**Data supplied:**

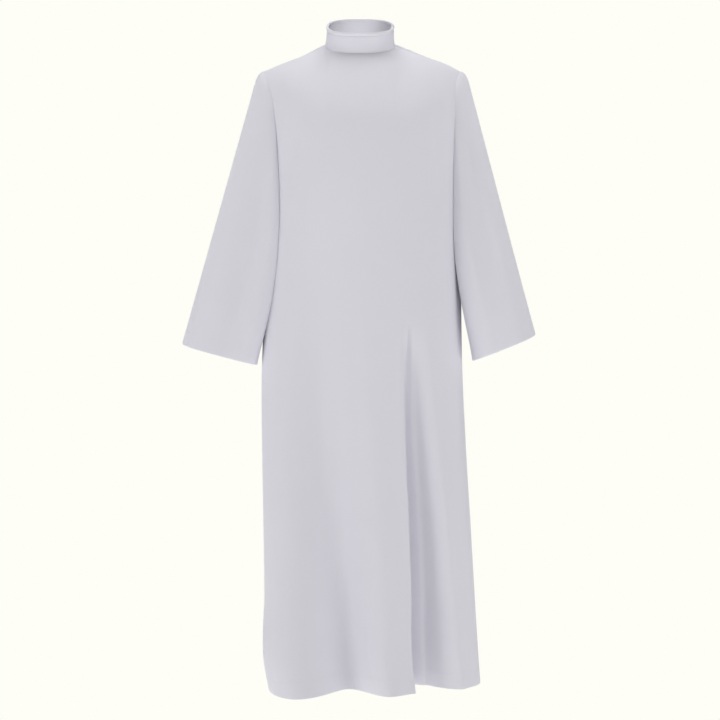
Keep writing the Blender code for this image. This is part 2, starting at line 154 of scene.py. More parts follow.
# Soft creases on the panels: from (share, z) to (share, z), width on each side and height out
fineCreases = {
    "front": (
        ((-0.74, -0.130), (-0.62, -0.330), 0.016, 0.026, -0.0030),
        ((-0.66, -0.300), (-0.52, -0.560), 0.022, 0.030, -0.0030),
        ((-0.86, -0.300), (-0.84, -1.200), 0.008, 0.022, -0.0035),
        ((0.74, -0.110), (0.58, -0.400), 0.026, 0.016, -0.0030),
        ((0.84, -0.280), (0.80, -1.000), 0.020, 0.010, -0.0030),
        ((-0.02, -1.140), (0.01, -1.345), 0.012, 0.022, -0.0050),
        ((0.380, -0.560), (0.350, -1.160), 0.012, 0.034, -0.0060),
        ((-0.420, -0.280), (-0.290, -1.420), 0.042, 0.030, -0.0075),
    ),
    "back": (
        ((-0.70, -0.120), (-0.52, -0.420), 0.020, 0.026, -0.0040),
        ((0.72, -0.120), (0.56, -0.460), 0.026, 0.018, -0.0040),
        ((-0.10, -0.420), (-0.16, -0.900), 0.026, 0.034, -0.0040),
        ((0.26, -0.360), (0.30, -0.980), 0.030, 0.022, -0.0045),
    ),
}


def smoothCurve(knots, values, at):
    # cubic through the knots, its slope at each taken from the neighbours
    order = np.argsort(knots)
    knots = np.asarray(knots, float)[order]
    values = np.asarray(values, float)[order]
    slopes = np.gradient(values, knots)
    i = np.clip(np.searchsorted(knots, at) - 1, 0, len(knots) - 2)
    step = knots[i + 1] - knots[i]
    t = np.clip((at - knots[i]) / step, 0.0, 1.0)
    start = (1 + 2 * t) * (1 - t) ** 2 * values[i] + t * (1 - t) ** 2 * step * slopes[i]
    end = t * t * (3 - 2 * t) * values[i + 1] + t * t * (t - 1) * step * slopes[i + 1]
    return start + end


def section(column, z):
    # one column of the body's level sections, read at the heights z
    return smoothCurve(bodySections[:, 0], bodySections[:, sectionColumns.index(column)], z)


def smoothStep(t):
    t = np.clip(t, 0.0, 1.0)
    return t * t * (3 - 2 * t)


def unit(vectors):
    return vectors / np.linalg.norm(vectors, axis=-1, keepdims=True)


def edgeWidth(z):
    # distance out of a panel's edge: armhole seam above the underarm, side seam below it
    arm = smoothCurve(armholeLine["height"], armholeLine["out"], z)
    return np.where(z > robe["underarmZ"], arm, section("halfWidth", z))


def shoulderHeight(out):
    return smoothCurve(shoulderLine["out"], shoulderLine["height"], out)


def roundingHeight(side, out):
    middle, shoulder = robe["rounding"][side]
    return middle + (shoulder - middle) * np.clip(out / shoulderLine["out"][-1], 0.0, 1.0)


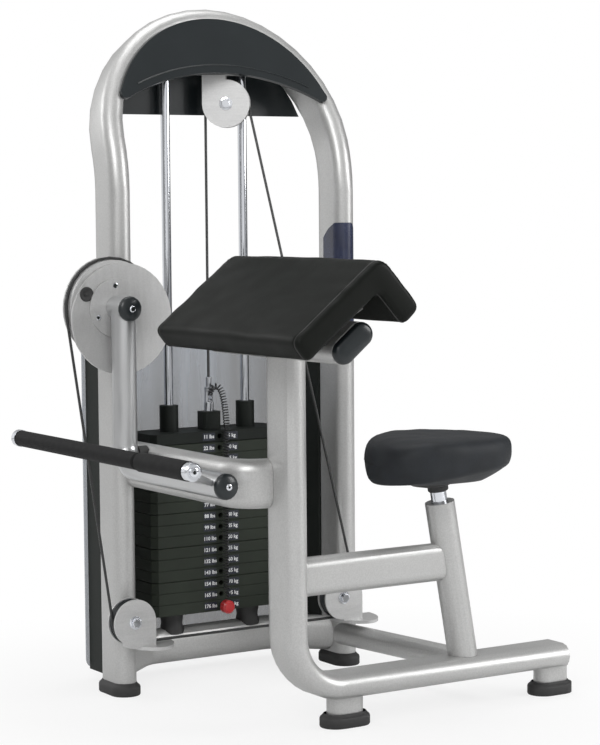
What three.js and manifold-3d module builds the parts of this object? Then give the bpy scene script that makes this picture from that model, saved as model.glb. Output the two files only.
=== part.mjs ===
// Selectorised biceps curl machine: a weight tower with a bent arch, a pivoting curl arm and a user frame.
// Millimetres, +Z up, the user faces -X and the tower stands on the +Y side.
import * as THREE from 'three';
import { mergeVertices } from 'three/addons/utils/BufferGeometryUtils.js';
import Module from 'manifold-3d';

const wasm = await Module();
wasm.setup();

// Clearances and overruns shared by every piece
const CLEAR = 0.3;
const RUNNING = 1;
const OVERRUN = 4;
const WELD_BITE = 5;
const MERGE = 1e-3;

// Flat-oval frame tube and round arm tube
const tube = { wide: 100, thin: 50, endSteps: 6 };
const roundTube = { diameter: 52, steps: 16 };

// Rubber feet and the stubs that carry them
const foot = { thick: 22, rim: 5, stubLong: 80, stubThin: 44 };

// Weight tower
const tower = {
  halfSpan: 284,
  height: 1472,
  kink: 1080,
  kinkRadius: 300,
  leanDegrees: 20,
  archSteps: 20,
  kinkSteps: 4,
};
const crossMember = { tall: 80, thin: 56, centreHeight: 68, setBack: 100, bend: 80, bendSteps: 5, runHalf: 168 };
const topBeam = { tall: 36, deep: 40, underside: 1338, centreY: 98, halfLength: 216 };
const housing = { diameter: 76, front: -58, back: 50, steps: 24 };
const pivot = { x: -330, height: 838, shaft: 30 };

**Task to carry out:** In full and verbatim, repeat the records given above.

**Reply:**
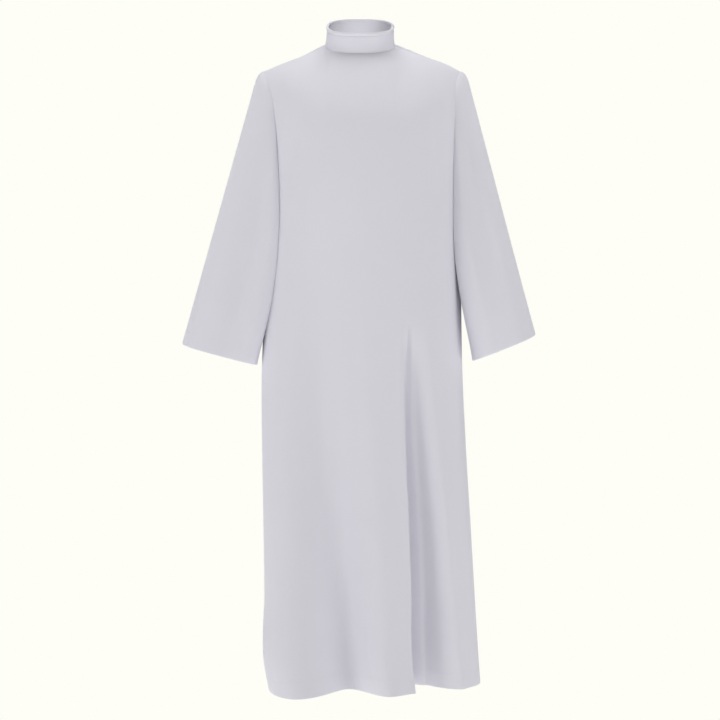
Keep writing the Blender code for this image. This is part 2, starting at line 154 of scene.py. More parts follow.
# Soft creases on the panels: from (share, z) to (share, z), width on each side and height out
fineCreases = {
    "front": (
        ((-0.74, -0.130), (-0.62, -0.330), 0.016, 0.026, -0.0030),
        ((-0.66, -0.300), (-0.52, -0.560), 0.022, 0.030, -0.0030),
        ((-0.86, -0.300), (-0.84, -1.200), 0.008, 0.022, -0.0035),
        ((0.74, -0.110), (0.58, -0.400), 0.026, 0.016, -0.0030),
        ((0.84, -0.280), (0.80, -1.000), 0.020, 0.010, -0.0030),
        ((-0.02, -1.140), (0.01, -1.345), 0.012, 0.022, -0.0050),
        ((0.380, -0.560), (0.350, -1.160), 0.012, 0.034, -0.0060),
        ((-0.420, -0.280), (-0.290, -1.420), 0.042, 0.030, -0.0075),
    ),
    "back": (
        ((-0.70, -0.120), (-0.52, -0.420), 0.020, 0.026, -0.0040),
        ((0.72, -0.120), (0.56, -0.460), 0.026, 0.018, -0.0040),
        ((-0.10, -0.420), (-0.16, -0.900), 0.026, 0.034, -0.0040),
        ((0.26, -0.360), (0.30, -0.980), 0.030, 0.022, -0.0045),
    ),
}


def smoothCurve(knots, values, at):
    # cubic through the knots, its slope at each taken from the neighbours
    order = np.argsort(knots)
    knots = np.asarray(knots, float)[order]
    values = np.asarray(values, float)[order]
    slopes = np.gradient(values, knots)
    i = np.clip(np.searchsorted(knots, at) - 1, 0, len(knots) - 2)
    step = knots[i + 1] - knots[i]
    t = np.clip((at - knots[i]) / step, 0.0, 1.0)
    start = (1 + 2 * t) * (1 - t) ** 2 * values[i] + t * (1 - t) ** 2 * step * slopes[i]
    end = t * t * (3 - 2 * t) * values[i + 1] + t * t * (t - 1) * step * slopes[i + 1]
    return start + end


def section(column, z):
    # one column of the body's level sections, read at the heights z
    return smoothCurve(bodySections[:, 0], bodySections[:, sectionColumns.index(column)], z)


def smoothStep(t):
    t = np.clip(t, 0.0, 1.0)
    return t * t * (3 - 2 * t)


def unit(vectors):
    return vectors / np.linalg.norm(vectors, axis=-1, keepdims=True)


def edgeWidth(z):
    # distance out of a panel's edge: armhole seam above the underarm, side seam below it
    arm = smoothCurve(armholeLine["height"], armholeLine["out"], z)
    return np.where(z > robe["underarmZ"], arm, section("halfWidth", z))


def shoulderHeight(out):
    return smoothCurve(shoulderLine["out"], shoulderLine["height"], out)


def roundingHeight(side, out):
    middle, shoulder = robe["rounding"][side]
    return middle + (shoulder - middle) * np.clip(out / shoulderLine["out"][-1], 0.0, 1.0)


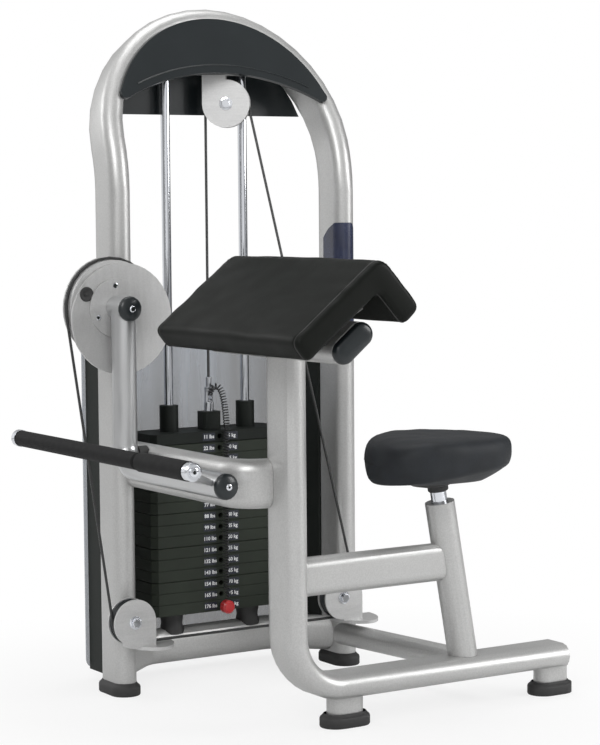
What three.js and manifold-3d module builds the parts of this object? Then give the bpy scene script that makes this picture from that model, saved as model.glb. Output the two files only.
=== part.mjs ===
// Selectorised biceps curl machine: a weight tower with a bent arch, a pivoting curl arm and a user frame.
// Millimetres, +Z up, the user faces -X and the tower stands on the +Y side.
import * as THREE from 'three';
import { mergeVertices } from 'three/addons/utils/BufferGeometryUtils.js';
import Module from 'manifold-3d';

const wasm = await Module();
wasm.setup();

// Clearances and overruns shared by every piece
const CLEAR = 0.3;
const RUNNING = 1;
const OVERRUN = 4;
const WELD_BITE = 5;
const MERGE = 1e-3;

// Flat-oval frame tube and round arm tube
const tube = { wide: 100, thin: 50, endSteps: 6 };
const roundTube = { diameter: 52, steps: 16 };

// Rubber feet and the stubs that carry them
const foot = { thick: 22, rim: 5, stubLong: 80, stubThin: 44 };

// Weight tower
const tower = {
  halfSpan: 284,
  height: 1472,
  kink: 1080,
  kinkRadius: 300,
  leanDegrees: 20,
  archSteps: 20,
  kinkSteps: 4,
};
const crossMember = { tall: 80, thin: 56, centreHeight: 68, setBack: 100, bend: 80, bendSteps: 5, runHalf: 168 };
const topBeam = { tall: 36, deep: 40, underside: 1338, centreY: 98, halfLength: 216 };
const housing = { diameter: 76, front: -58, back: 50, steps: 24 };
const pivot = { x: -330, height: 838, shaft: 30 };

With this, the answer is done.